ALICIA VIKANDER: We both actually come from a physical background. We danced, and so I really enjoy the physical aspects of any character that I take on. And then doing action – a high level of action – you get to try things that you wouldn’t ever normally do. To be in a harness and throw yourself off of a building was just a lot of fun. I don’t even drive a car myself, but to sit behind a steering wheel and then actually pull all the wires through the car, and there’s a [stunt driver] in this tiny cage – it’s a funny picture, and I think I still have it on my computer. He actually drove the car for me. But people asked me after the first take, ‘How are you? Are you fine? Was it scary?’ I hadn’t even thought of the fact that I was in the car. So, actually, it was quite dangerous, all those little alleys. But, yeah, I just had so much fun. I really enjoyed it.
QUESTION: Your character always looks like she’s flipping through Vanity Fair a few minutes before she’s going to take over the world.
ELIZABETH DEBICKI: She is.
QUESTION: Out of the big spy movies, was there any particular film that inspired or influenced you as you shaped Victoria?
ELIZABETH DEBICKI: I don’t know if there was a specific one. I didn’t watch that many spy films in reference to this. I’ve watched some Fellini films. I watched some De Niro films. I watched Belle de Jour. I also watched The Tenth Victim, and it’s the most unusual but fantastic film. It’s futuristic, and they run around with these big guns, and she’s got this bra on. It is kind of slightly strange and absurd. I did watch a lot of that school of Italian ‘60s cinema. I felt like that influenced me the most because as much as I did watch spy films, and watched the villains of those films, I felt like we were really creating something new.
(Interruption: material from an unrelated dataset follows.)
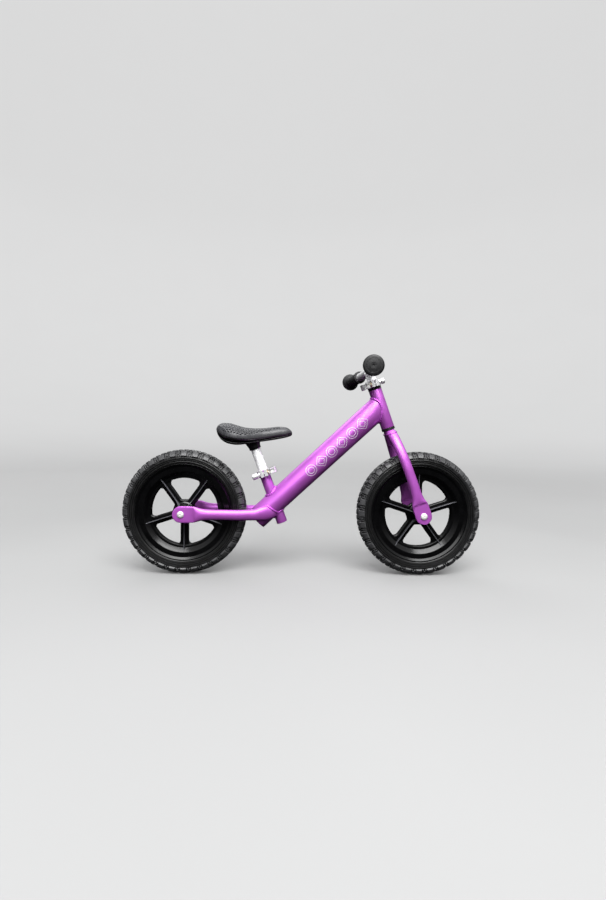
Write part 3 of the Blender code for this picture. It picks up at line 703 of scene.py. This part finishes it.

ALICIA VIKANDER: We—without giving too much away—don’t really play spies. I think it’s more the kind of women that you’ve seen in older cinema. We all knew that it was going to be very different. Guy is so precious. He wants everyone to prepare for when you get on-set. He really just wants you to drop everything you have. ‘We have those things, so let’s find new things.’ That was a mantra that we had on-set.
ELIZABETH DEBICKI: We don’t want to label her, but Victoria is sort of a psychopath. I mean, she lacks empathy, let’s be honest. [Laughs] I think that there’s also this slightly sadistic enjoyment she gets out of what she does, and that she works the best when she’s really enjoying what she’s doing there. I think that that’s fun to watch. So Guy kind of set up an environment for me as an actor. He just wanted me to feel free, enjoy the monologue, enjoy the lines, and have her private enjoyment of the torturing she does of these poor souls. I did really enjoy playing her, and Guy really let me do that.
ALICIA VIKANDER: I love that she ends up being such a self-made woman.
ELIZABETH DEBICKI: She’s building an enterprise. So she’ll just step over dead bodies to get there. [Laughs] But like any business person, when she achieves something in a business sense, she pats herself on the back and is just sort of, ‘Onwards, it’s business.’ I always imagined her waking up and putting on her face.
ALICIA VIKANDER: She doesn’t even take it off when she goes to bed. I love that. I saw that scene, and I was thinking, ‘I love that she still has the hair and makeup on.’
QUESTION: You’ve both done period dramas and other kinds of movies. Do you have an ideal type of project you’d like to tackle next?
ALICIA VIKANDER: Something that I have no idea what it is. It’s going to surprise me, and be so different from anything I’ve done. That’s probably going to make me the most excited.
ELIZABETH DEBICKI: For me, you have a vague idea. But, actually, it’s really difficult to say because you never really know what you need to do as an actor. I’ve had this funny feeling that things find you, and it’s what you should be doing at that moment as an artist in your life. Something falls into your lap, and it’s not what you expected. And it challenges you more than something else might. You just try it out, and you’re scared of it. And that’s the kind of role that I think we both look for all the time.